The Front-Line Champion

May 22, 2020 The Front-Line Champion

By: Jeff Yoder

Laurent Duvernay-Tardif Went From Super Bowl O-Lineman to A New Front Line

Almost 2,000 players suit up in the NFL each season. Only one is a licensed medical professional. Doctor Laurent Duvernay-Tardif plays right guard for the Super Bowl-winning Kansas City Chiefs. He raised the Lombardi Trophy in early February, set sail for a Caribbean vacation, then returned to his home in Canada to help battle COVID-19. Now, Duvernay-Tardif is protecting citizens, not just Patrick Mahomes. This is his story…

Duvernay-Tardif is not the prototypical football star. Born and raised in Montreal, Quebec, he was just the tenth player in NFL history to be drafted from a Canadian university. The 6-foot-5, 320-pound lineman played football at McGill University while pursuing his medical degree simultaneously. Think about that.

In 2014, the Kansas City Chiefs selected him in the sixth round with the 200th pick. He was a far cry from an immediate impact player in the NFL, and he had to earn his starting role while finishing med school. He was also drafted by Calgary in the CFL Draft (19th overall) but obviously chose the NFL.

In 2015, the Canadian grabbed the Chiefs’ starting role at right guard and played his way through the early years of his rookie contract before earning a five-year, $42 million deal in K.C. In the first year of that contract (2018), he suffered a fractured fibula and missed the entire 2018 run during Patrick Mahomes’ record-breaking MVP season. But luckily, he returned in 2019 at full health for the Super Bowl run.

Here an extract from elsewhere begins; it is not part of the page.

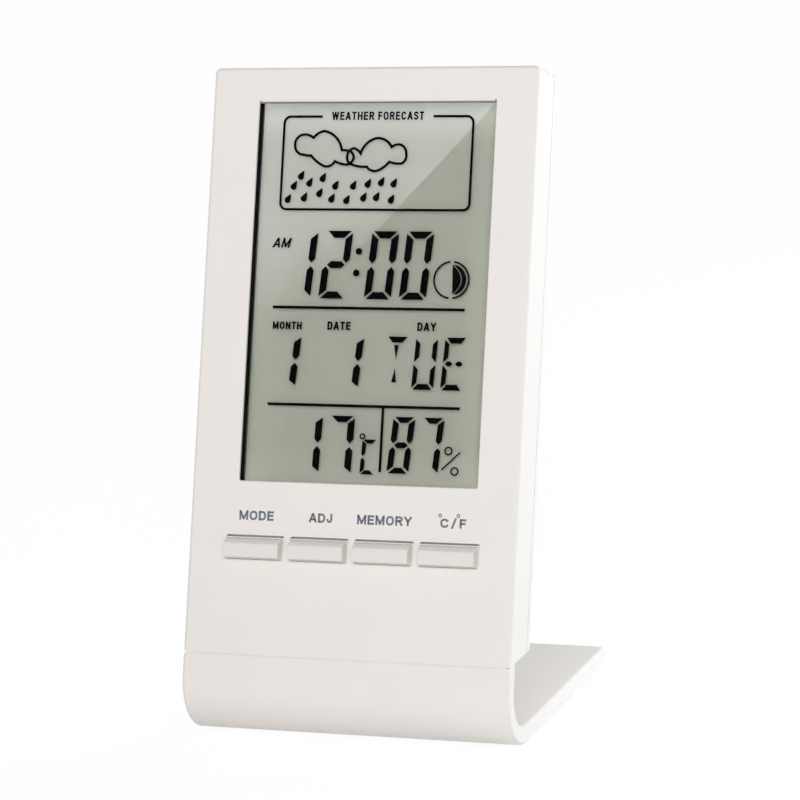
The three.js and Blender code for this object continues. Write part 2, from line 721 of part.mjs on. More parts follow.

When he hoisted the Lombardi, he joined an exclusive list of just eight other Canadians to win a Super Bowl. But the celebration period that came next was unlike any other before him.

“After my team triumphed, I went back to the parade in Kansas City, which is totally inconceivable right now,” Duvernay-Tardif said. “Adding a million people in the streets? Piled up on top of each other? Drinking and cheering in subzero temps? It’s so wild to even think back to then, this time two months ago that feels like another lifetime.” (Sports Illustrated Interview)

LDT went back to his home in Montreal for a few weeks of celebrations, media appearances, and much more as the face of Canada for the Super Bowl champs. And after a short Caribbean excursion with his girlfriend, life changed drastically.

“The difference between the moment I left and the moment I came back was so intense,” he said. “I had only wanted to get away, and then I wished I had never left. Everything had stopped.”

LDT knew he was in a situation of privilege, and he wanted to give back. On top of the world after just winning the Super Bowl, he watched medical friends and colleagues shift to a state of emergency, and he knew his offseason was about to look different than expected.

On the first night of the NFL Draft (April 24), he returned to the emergency room in Montreal. A front-line protector for the Super Bowl champs, now a front-line protector in the coronavirus pandemic. Some sports heroes are heroes beyond sports.